The Genotype-Tissue Expression (GTEx) project (Lonsdale et al. 2013) aims at measuring human tissue-specific gene expression levels. With the collected data, we will be able to explore the landscape of gene expression, gene regulation, and their deep connections with genetic variations.
Raw GTEx data contains expression measurements from various types of elements (such as genes, pseudogenes, noncoding DNA sequences) covering the whole genome. For some analysis, it might be desirable to only keep a subset of the data, for example, data from protein coding genes. In such cases, mapping the original Ensembl gene IDs to Entrez gene IDs or HGNC symbols become an essential step in the analysis pipeline.
grex
offers a minimal dependency
solution to do such ID mappings. Currently, an Ensembl ID from GTEx can
be mapped to its Entrez gene ID, HGNC gene symbol, and UniProt ID, with
basic annotation information such as HGNC gene name, cytogenetic
location, and gene type. We also limit our scope on the Ensembl IDs
appeared in the gene read count data. Ensembl IDs from transcript data
will be considered in future versions.
To facilitate such ID conversion tasks, the grex
package
has a built-in mapping table derived from the well-known annotation data
package org.Hs.eg.db
(Carlson
2015). The mapping data we used has integrated mapping
information from Ensembl and NCBI, to maximize the possibility of
finding a matched Entrez ID. The R script for creating the mapping table
is located here.
Not surprisingly, when creating such a table, there were hundreds of cases where a single Ensembl ID can be mapped to multiple Entrez gene IDs. To create a one-to-one mapping, we took a simple approach: we just removed the duplicated Entrez IDs and only kept the first we encountered in the original database. Therefore, there might be cases where the mapping is not 100% accurate. If you have such doubts for particular results, please try searching the original ID on the Ensembl website and see if we got a correct mapped ID.

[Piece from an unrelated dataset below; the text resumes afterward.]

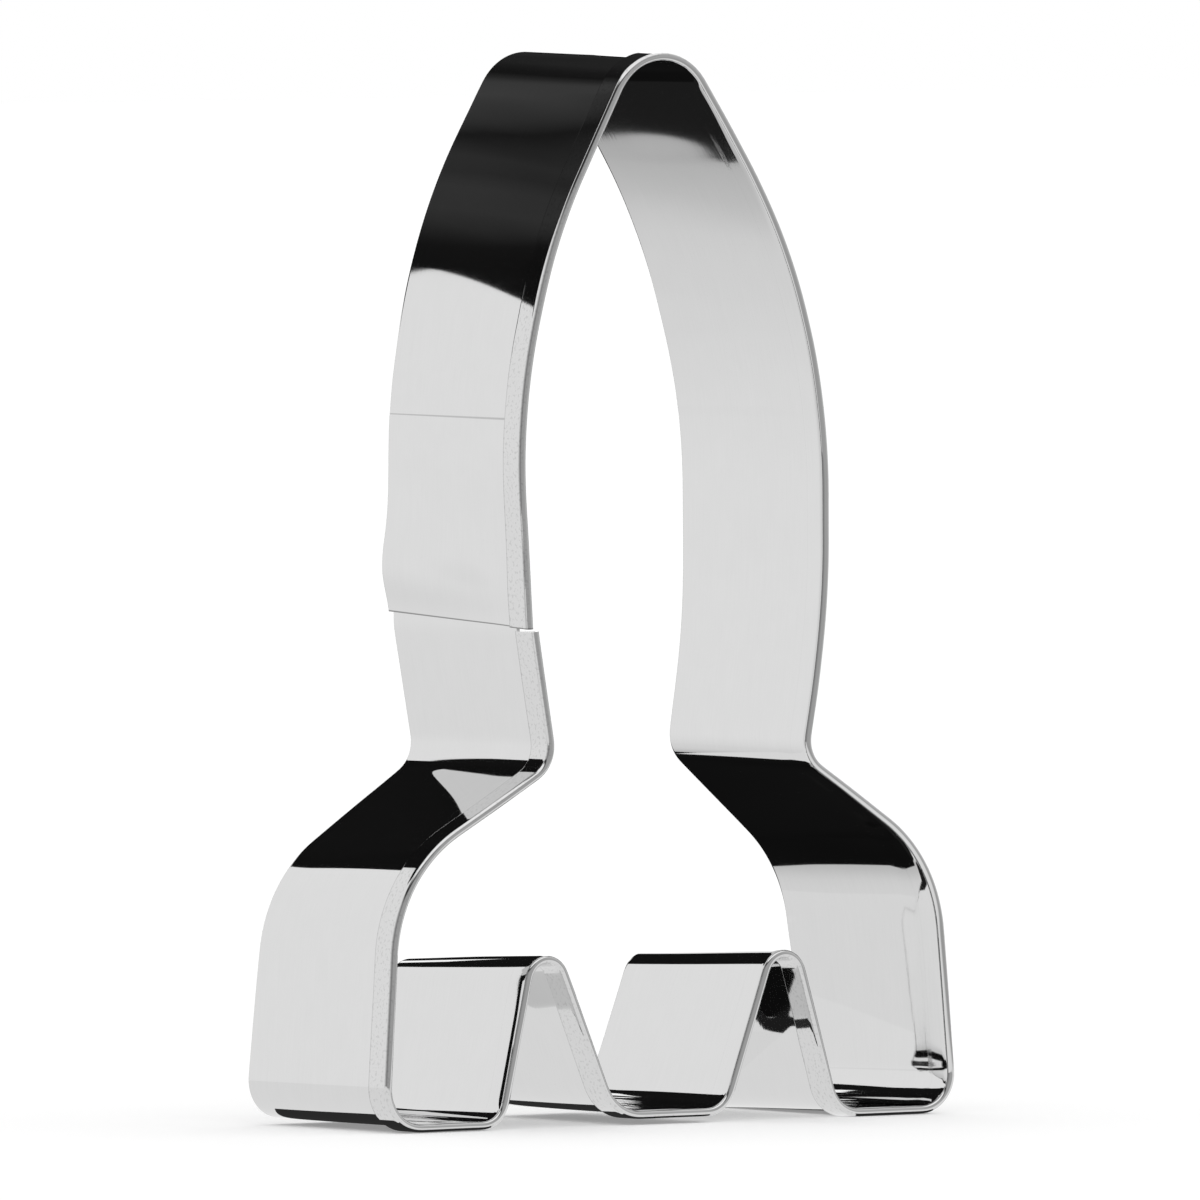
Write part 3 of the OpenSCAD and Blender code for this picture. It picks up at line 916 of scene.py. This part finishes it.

As an example, we use the Ensembl IDs from GTEx V7 gene count data and select 100 IDs:
library("grex")
data("gtexv7")
id <- gtexv7[101:200]
df <- grex(id)
tail(df)
#> ensembl_id entrez_id hgnc_symbol hgnc_name
#> 95 ENSG00000266075 <NA> <NA> <NA>
#> 96 ENSG00000272153 <NA> <NA> <NA>
#> 97 ENSG00000116198 9731 CEP104 centrosomal protein 104
#> 98 ENSG00000169598 1677 DFFB DNA fragmentation factor subunit beta
#> 99 ENSG00000198912 339448 C1orf174 chromosome 1 open reading frame 174
#> 100 ENSG00000236423 100133612 LINC01134 long intergenic non-protein coding RNA 1134
#> cyto_loc uniprot_id gene_biotype
#> 95 <NA> <NA> <NA>
#> 96 <NA> <NA> <NA>
#> 97 1p36.32 O60308 protein_coding
#> 98 1p36.32 B4DZS0 protein_coding
#> 99 1p36.32 Q8IYL3 protein_coding
#> 100 1p36.32 <NA> lincRNA
The elements which cannot be mapped accurately will be
NA
.
Genes with a mapped Entrez ID:
filtered_genes <-
df[
!is.na(df$"entrez_id"),
c("ensembl_id", "entrez_id", "hgnc_symbol", "gene_biotype")
]
head(filtered_genes)
#> ensembl_id entrez_id hgnc_symbol gene_biotype
#> 1 ENSG00000162576 54587 MXRA8 protein_coding
#> 2 ENSG00000175756 54998 AURKAIP1 protein_coding
#> 4 ENSG00000221978 81669 CCNL2 protein_coding
#> 5 ENSG00000224870 148413 MRPL20-AS1 processed_transcript
#> 6 ENSG00000242485 55052 MRPL20 protein_coding
#> 8 ENSG00000235098 441869 ANKRD65 protein_coding
If you want to start from the raw GENCODE gene IDs provided by GTEx
(e.g. ENSG00000227232.4
), the function
cleanid()
can help you remove the .version
part in them, to produce Ensembl IDs.
Conventionally, the next step is removing (or imputing) the genes
with NA
IDs, and then select the genes to keep. Notably, as
was observed in the complete gene read count data, in about 100 cases,
multiple Ensembl IDs can be mapped to one single Entrez ID.
Post-processing steps may also be needed for such genes.
We thank members of the Stephens lab (Kushal K Dey, Michael Turchin) for their valuable suggestions and helpful discussions on this problem.